One SaaS company I advised discovered that users who spent more than 30 seconds on their integrations page without clicking were likely evaluating competitors. Their AI now surfaces a "comparison guide" after 25 seconds — not intrusive, just helpful context when the user needs it.

Environmental intelligence considers the user's broader context. Device type, time of day, referral source, and even geographic location can influence the optimal onboarding path.

Mobile users convert 60% better with progressive disclosure — showing one key action at a time. Desktop users prefer overview dashboards that let them explore. Same product, different context, different onboarding.

Temporal intelligence adapts to when users engage with your product. First-time users at 2 PM on Tuesday have different needs than returning users at 9 PM on Friday.

The framework I use with teams:

  1. Map intent signals — What early actions indicate specific user goals?
  2. Define context triggers — What environmental factors change optimal flow?
  3. Create adaptive pathways — How does the experience shift based on these inputs?
  4. Build feedback loops — How quickly can the AI learn from each interaction?

Most teams skip step four and wonder why their "smart" onboarding stays static.

Measuring Success Without Survey Fatigue

The biggest mistake in AI onboarding measurement is over-surveying. If your onboarding is truly invisible, users shouldn't need to tell you it's working — their behavior will.

Focus on outcome metrics over process metrics. Don't measure "tutorial completion rate" — measure "time to first value creation." Don't track "feature discovery" — track "repeat usage of discovered features."

The metrics that matter:

Time to meaningful action — How quickly do users accomplish something they care about? This varies by product, but it's always measurable. For project management tools, it might be creating their first task. For analytics platforms, generating their first insight.

Contextual completion rates — Instead of overall completion, measure completion within user segments. Power users might skip basic tutorials entirely. New-to-category users might need more guidance. Aggregate metrics hide these nuances.

Progressive engagement depth — Are users naturally progressing to more advanced features over time? Good AI onboarding creates a pull toward sophistication rather than pushing features.

I track something I call "invisible assistance rate" — the percentage of users who receive AI-suggested next steps without explicitly requesting help. When this number is high and satisfaction remains high, the invisibility is working.
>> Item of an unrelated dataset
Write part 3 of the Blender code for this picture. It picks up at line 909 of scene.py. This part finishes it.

The measurement framework that's worked consistently:

  • Week 1: Basic task completion
  • Week 4: Feature depth expansion
  • Week 12: Advanced workflow adoption

Track these as cohorts, not aggregates. The AI should be improving each cohort's progression rate over time.
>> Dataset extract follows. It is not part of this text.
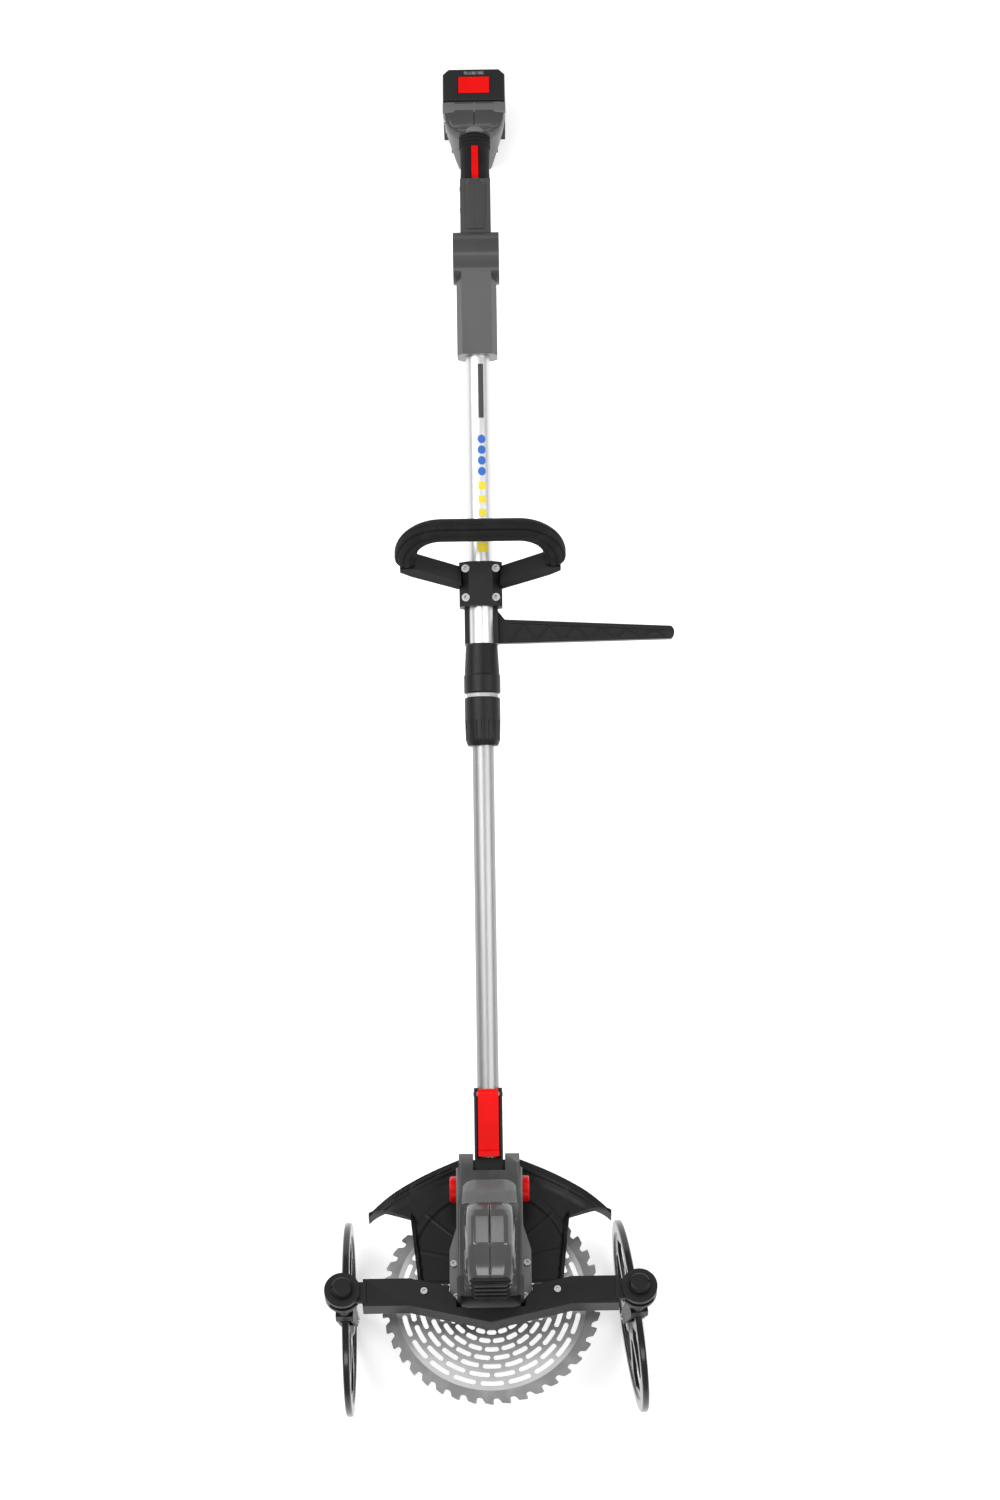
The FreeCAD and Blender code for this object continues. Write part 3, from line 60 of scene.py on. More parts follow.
class Value:
    """A socket's output, so that shader maths reads as a Python expression."""

    def __init__(self, shader, socket):
        self.shader = shader
        self.socket = socket

    def math(self, operation, other=None):
        inputs = {0: self} if other is None else {0: self, 1: other}
        return self.shader.node("Math", {"operation": operation}, inputs)

    def __add__(self, other):
        return self.math("ADD", other)

    __radd__ = __add__

    def __mul__(self, other):
        return self.math("MULTIPLY", other)

    __rmul__ = __mul__

    def __gt__(self, other):
        return self.math("GREATER_THAN", other)


def set_stops(ramp, stops):
    """Give a colour ramp its (position, grey level) stops."""
    while len(ramp.elements) < len(stops):
        ramp.elements.new(0.5)
    for element, (position, level) in zip(ramp.elements, stops):
        element.position = position
        element.color = shade(level)


def shade(level, tint=(1, 1, 1)):
    """A grey of this level, or a tinted one."""
    return (level * tint[0], level * tint[1], level * tint[2], 1)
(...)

Common Pitfalls in AI-Powered Onboarding

Pitfall #1: Over-personalization AI teams get obsessed with hyper-personalization and create decision paralysis. Users don't want infinite customization — they want the right customization. Three well-chosen paths beat thirty algorithmic variations.

Pitfall #2: Feature-first thinking Most AI onboarding still organizes around product features rather than user outcomes. The AI becomes sophisticated at delivering the wrong thing efficiently.

Pitfall #3: Static learning models Teams build AI onboarding like they're launching a static product. But the model should evolve as your user base grows and changes. What worked for your first 100 users might fail for your next 1,000.

Pitfall #4: Invisible means uncontrollable Users need to understand they can influence the experience, even if they rarely do. Provide escape hatches and manual overrides. When Lodestone surfaces narrative suggestions from scattered product data, users can always edit or redirect the AI's interpretation — maintaining agency is crucial for trust.

Pitfall #5: Measuring AI performance instead of user success Engineering teams optimize for model accuracy. Product teams should optimize for user outcomes. A less "accurate" AI that drives better user results is the better AI.

The path forward requires treating AI onboarding as a product unto itself — with its own feedback loops, success metrics, and evolution strategy. The invisibility isn't a feature of the technology; it's a feature of the user experience design.

When done right, users finish onboarding feeling like they discovered your product's value themselves. They can't quite explain why everything clicked so quickly. They just know it did.

That's invisible AI onboarding working exactly as intended.